Final Report Abstract

The aim of the project was to understand dynamics in the interim storage of phosphorus (P) in agricultural catchments. Here, the transfer of P between different pools in soils and sediments remains still barely understood, especially under the influence of changing redox conditions. Fresh soil and sediment samples were labeled with dissolved 18O-enriched inorganic P (Pi) and incubated for 24 weeks at 20 and 5°C under different hydrological conditions, comprising short and long pulsed drying-rewetting cycles as well as permanently water-logged conditions. Samples were harvested after certain time intervals and immediately treated with a modified five step P sequential extraction protocol. Our approach revealed pronounced dynamics in P pools over time. While in stream bed sediments mainly labile P pools were affected in the long-term, more stable pools were important for vegetated buffer strips and arable soil. In general, we observed that organic P pools played an unexpected role in the mid-term storage of P, which was accompanied by an intense enzymatic turnover of the applied P by microorganisms.
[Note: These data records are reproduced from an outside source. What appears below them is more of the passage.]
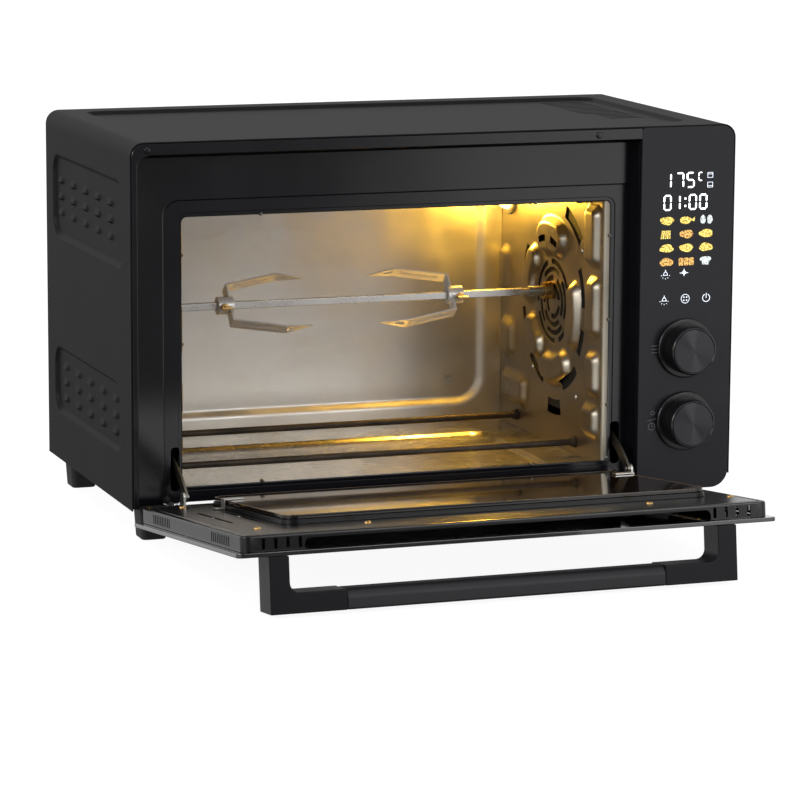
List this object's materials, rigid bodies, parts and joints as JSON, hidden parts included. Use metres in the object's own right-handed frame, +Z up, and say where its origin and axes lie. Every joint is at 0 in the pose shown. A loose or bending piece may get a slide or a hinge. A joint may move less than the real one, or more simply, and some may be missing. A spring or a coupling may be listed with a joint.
{
  "type": "rotisserie oven",
  "caption": "Countertop rotisserie oven with its door let down, a spit with sliding forks, heating tubes, a fan wheel and a control panel with turning knobs",
  "frame": {"origin": "middle of the bottom of the whole box, on the table", "axes": "+Z up, the door and knobs face -Y, +X to the right seen from the front"},
  "size_m": [0.55, 0.6122, 0.34],
  "materials": {
    "glass": "dark tinted glass",
    "black_frame": "glossy black enamel",
    "steel": "plain rolled steel sheet and rod",
    "charcoal": "satin charcoal",
    "black_steel": "matt black powder coat",
    "rubber": "black rubber",
    "ceramic": "white ceramic",
    "brass": "turned brass",
    "black_plastic": "fine-grained black moulding",
    "board": "green circuit board"
  },
  "bodies": {
    "cabinet": {"outer_cover": "black_steel", "base_pan": "black_steel", "back_cover": "black_steel", "cord_gland": "rubber", "foot_front_left": "rubber", "foot_front_right": "rubber", "foot_back_left": "rubber", "foot_back_right": "rubber", "front_frame": "black_frame", "frame_screw_left": "black_steel", "frame_screw_right": "black_steel", "cavity_left_wall": "steel", "cavity_right_wall": "steel", "cavity_floor": "steel", "cavity_ceiling": "steel", "cavity_back_wall": "steel", "heater_bottom_front": "black_steel", "heater_bottom_back": "black_steel", "heater_top_front": "black_steel", "heater_top_back": "black_steel", "lamp_lens": "glass", "lamp_bulb": "glass", "lamp_socket": "ceramic", "fan_motor": "black_steel", "motor_strap": "steel", "spit_gearmotor": "steel", "drive_bush": "brass", "spit_bracket": "steel", "control_glass": "charcoal", "control_housing": "black_plastic", "display_module": "black_plastic", "control_board": "board", "encoder_upper": "steel", "encoder_lower": "steel", "knob_ring_upper": "black_plastic", "knob_ring_lower": "black_plastic", "hinge_bracket_left": "steel", "hinge_bracket_right": "steel"},
    "door": {"door_glass": "glass", "door_frame": "black_frame", "pane_carrier": "black_frame", "inner_pane": "glass", "pane_clip_left": "steel", "pane_clip_right": "steel", "door_hinge_plate_left": "steel", "door_hinge_plate_right": "steel", "handle_end_left": "charcoal", "handle_end_right": "charcoal", "handle_grip": "charcoal"},
    "arm_left": {"hinge_arm_left": "steel"},
    "arm_right": {"hinge_arm_right": "steel"},
    "upper_knob": {"knob_upper": "black_plastic"},
    "lower_knob": {"knob_lower": "black_plastic"},
    "fan": {"fan_wheel": "steel"},
    "spit": {"spit_rod": "steel", "spit_drive": "black_steel"},
    "left_fork": {"fork_left": "steel"},
    "right_fork": {"fork_right": "steel"},
    "left_screw": {"thumb_screw_left": "brass"},
    "right_screw": {"thumb_screw_right": "brass"}
  },
  "joints": [
    {"name": "door_hinge", "type": "hinge", "parent": "cabinet", "child": "door", "pos_m": [-0.0285, 0.00273, 0.0259], "axis": [1, 0, 0], "range_deg": [-83.2, 0]},
    {"name": "arm_left_pivot", "type": "hinge", "parent": "door", "child": "arm_left", "pos_m": [-0.2304, -0.01488, 0.03948], "axis": [1, 0, 0], "range_deg": [0, 83.2]},
    {"name": "arm_right_pivot", "type": "hinge", "parent": "door", "child": "arm_right", "pos_m": [0.1734, -0.01488, 0.03948], "axis": [1, 0, 0], "range_deg": [0, 83.2]},
    {"name": "knob_upper_turn", "type": "hinge", "parent": "cabinet", "child": "upper_knob", "pos_m": [0.23, -0.01587, 0.143], "axis": [0, -1, 0], "continuous": true},
    {"name": "knob_lower_turn", "type": "hinge", "parent": "cabinet", "child": "lower_knob", "pos_m": [0.23, -0.01587, 0.078], "axis": [0, -1, 0], "continuous": true},
    {"name": "fan_spin", "type": "hinge", "parent": "cabinet", "child": "fan", "pos_m": [0.175, 0.14113, 0.1765], "axis": [1, 0, 0], "continuous": true},
    {"name": "spit_spin", "type": "hinge", "parent": "cabinet", "child": "spit", "pos_m": [-0.03, 0.14113, 0.1765], "axis": [1, 0, 0], "continuous": true},
    {"name": "fork_left_slide", "type": "slide", "parent": "spit", "child": "left_fork", "axis": [1, 0, 0], "range_m": [-0.04, 0.028]},
    {"name": "fork_right_slide", "type": "slide", "parent": "spit", "child": "right_fork", "axis": [1, 0, 0], "range_m": [-0.028, 0.045]},
    {"name": "screw_left_turn", "type": "hinge", "parent": "left_fork", "child": "left_screw", "pos_m": [-0.1515, 0.12913, 0.1765], "axis": [0, -1, 0], "range_deg": [-180, 180]},
    {"name": "screw_right_turn", "type": "hinge", "parent": "right_fork", "child": "right_screw", "pos_m": [0.0695, 0.12913, 0.1765], "axis": [0, -1, 0], "range_deg": [-180, 180]}
  ],
  "couplings": [
    {"joint": "arm_left_pivot", "follows": "door_hinge", "ratio": -1},
    {"joint": "arm_right_pivot", "follows": "door_hinge", "ratio": -1}
  ]
}
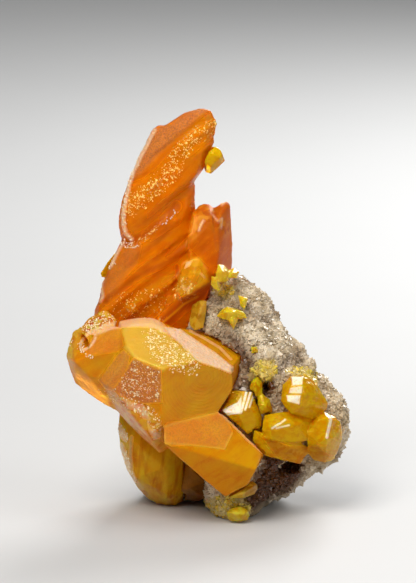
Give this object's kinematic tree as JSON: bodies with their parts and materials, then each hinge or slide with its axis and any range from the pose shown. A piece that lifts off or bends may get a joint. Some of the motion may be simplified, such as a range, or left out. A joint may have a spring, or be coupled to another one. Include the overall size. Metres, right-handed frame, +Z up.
{
  "type": "native sulfur specimen",
  "caption": "Upright cluster of orange and yellow sulfur crystals grown on a lump of pale rock with a sugary crust of small crystals, standing on a flat foot.",
  "frame": {"origin": "on the ground under the middle of the specimen's bounding box", "axes": "+Z up, +X to the right of the display side, -Y towards the viewer of the display side"},
  "size_m": [0.0472, 0.0335, 0.068],
  "materials": {
    "crusted_rock": "pale grey-beige rock under a sugary crust of colourless crystals",
    "orange_sulfur": "deep orange translucent crystal with growth ridges and frosted faces",
    "pale_orange_sulfur": "pale orange translucent crystal, frosted and sparkling",
    "amber_sulfur": "amber translucent crystal",
    "brown_sulfur": "dark brown translucent crystal",
    "yellow_sulfur": "glossy lemon-yellow translucent crystal",
    "pale_yellow_sulfur": "pale yellow translucent crystal"
  },
  "bodies": {
    "root": {"matrix": "crusted_rock", "tall_crystal": "orange_sulfur", "tip_crystal": "yellow_sulfur", "edge_crystal": "yellow_sulfur", "front_crystal": "pale_orange_sulfur", "base_crystal": "amber_sulfur", "brown_crystal": "brown_sulfur", "yellow_cluster": "yellow_sulfur", "saddle_crystal": "yellow_sulfur", "saddle_chips": "pale_yellow_sulfur", "star_crystal": "pale_yellow_sulfur", "prism_crystal": "pale_yellow_sulfur", "speck_crystal": "pale_yellow_sulfur", "nook_crystal": "pale_yellow_sulfur", "perch_crystals": "pale_yellow_sulfur", "toe_crystal": "pale_yellow_sulfur", "foot_crystal": "pale_yellow_sulfur"}
  },
  "joints": []
}
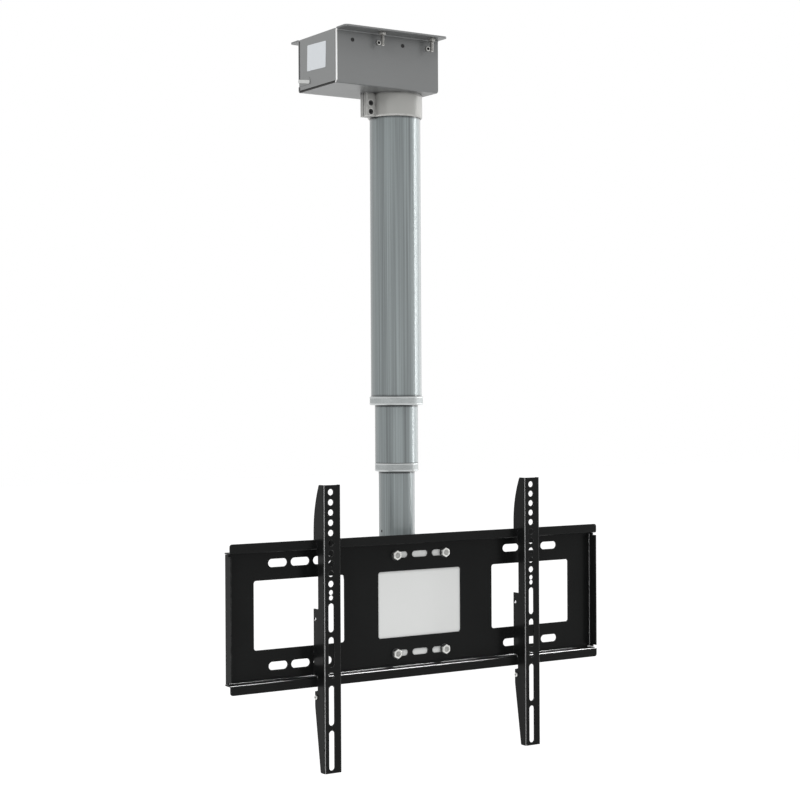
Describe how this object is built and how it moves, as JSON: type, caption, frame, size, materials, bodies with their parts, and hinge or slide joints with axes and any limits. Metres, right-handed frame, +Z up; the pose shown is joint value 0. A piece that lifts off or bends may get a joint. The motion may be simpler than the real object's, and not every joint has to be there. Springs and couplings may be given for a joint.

Dryingrewetting had a pronounced impact on the fate of P; while vegetated buffer strip soil represented a resilient sink for P, drainage channel sediments were not able to retain additional P in the longterm. Furthermore, the increase in moderately labile Pi in the long-term in drainage channel sediments as well as arable soil highlights the potential of re-mobilization. As such, our outcomes hold important implications regarding the management of P in agricultural landscapes in a changing climate. They confirm and underline the important role of vegetated buffer strip soils as sink for P derived from agriculture. Furthermore, the role of drainage channel sediments as interim storage for P in agricultural catchments was found less than expected. Our results also highlight that arable soil undergoes significant changes when subject to drying-rewetting, which is important when soil particles are eroded and enter adjacent drainage channels and stream, or when flooding occurs. Thus, transfer of dissolved or particulate P from arable soil into drainage channel sediments needs to be avoided in order to mitigate the export of P to receiving surface waters.